**Exercise directions**
In full and without alteration, repeat the material.

╔══

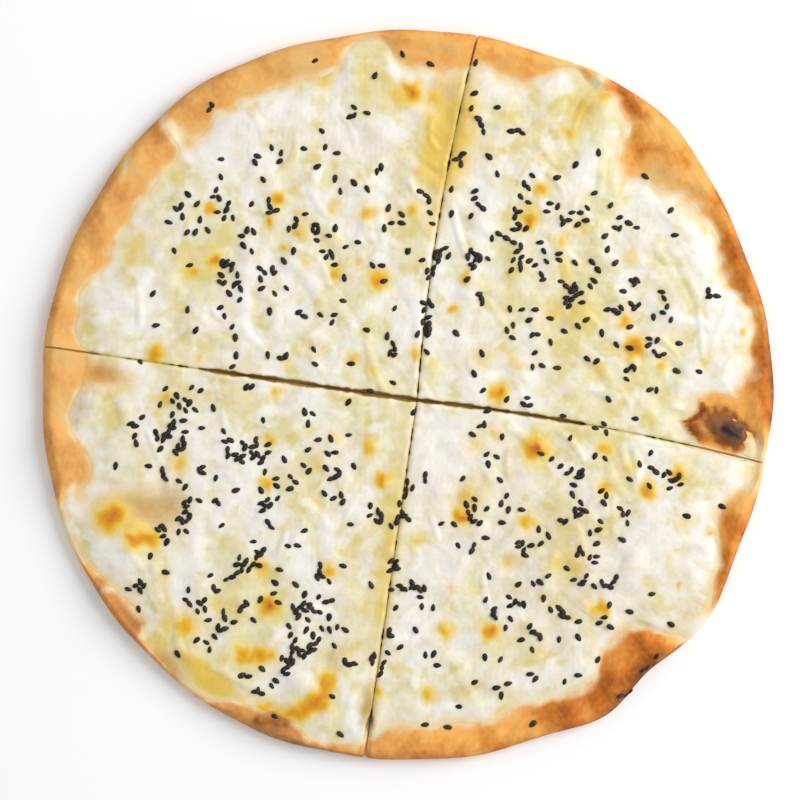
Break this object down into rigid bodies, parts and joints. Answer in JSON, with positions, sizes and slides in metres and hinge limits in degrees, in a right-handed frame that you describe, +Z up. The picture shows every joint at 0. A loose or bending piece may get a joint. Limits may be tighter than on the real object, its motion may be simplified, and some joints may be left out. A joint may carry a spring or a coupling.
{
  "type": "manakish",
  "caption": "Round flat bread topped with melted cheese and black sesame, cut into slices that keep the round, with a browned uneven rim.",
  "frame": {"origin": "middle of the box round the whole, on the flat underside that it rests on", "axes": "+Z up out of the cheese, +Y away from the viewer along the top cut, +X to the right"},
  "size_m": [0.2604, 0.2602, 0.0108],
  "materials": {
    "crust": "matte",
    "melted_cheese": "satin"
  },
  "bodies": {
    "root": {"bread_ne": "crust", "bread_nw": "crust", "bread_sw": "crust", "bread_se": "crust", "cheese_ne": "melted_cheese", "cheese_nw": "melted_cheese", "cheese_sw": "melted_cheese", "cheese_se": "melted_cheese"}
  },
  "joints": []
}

╚══

**Response to this task**
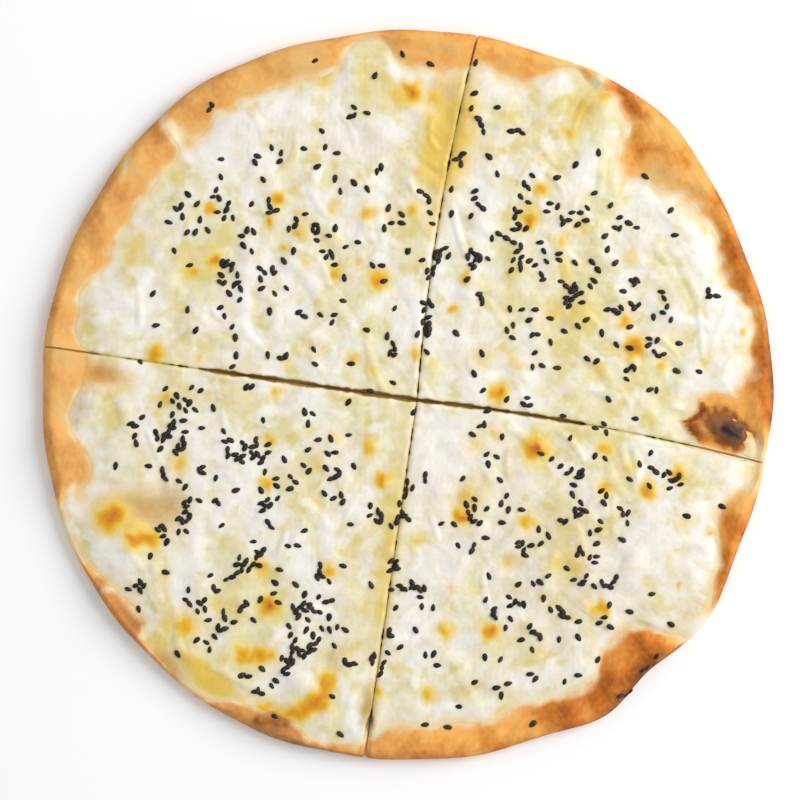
Break this object down into rigid bodies, parts and joints. Answer in JSON, with positions, sizes and slides in metres and hinge limits in degrees, in a right-handed frame that you describe, +Z up. The picture shows every joint at 0. A loose or bending piece may get a joint. Limits may be tighter than on the real object, its motion may be simplified, and some joints may be left out. A joint may carry a spring or a coupling.
{
  "type": "manakish",
  "caption": "Round flat bread topped with melted cheese and black sesame, cut into slices that keep the round, with a browned uneven rim.",
  "frame": {"origin": "middle of the box round the whole, on the flat underside that it rests on", "axes": "+Z up out of the cheese, +Y away from the viewer along the top cut, +X to the right"},
  "size_m": [0.2604, 0.2602, 0.0108],
  "materials": {
    "crust": "matte",
    "melted_cheese": "satin"
  },
  "bodies": {
    "root": {"bread_ne": "crust", "bread_nw": "crust", "bread_sw": "crust", "bread_se": "crust", "cheese_ne": "melted_cheese", "cheese_nw": "melted_cheese", "cheese_sw": "melted_cheese", "cheese_se": "melted_cheese"}
  },
  "joints": []
}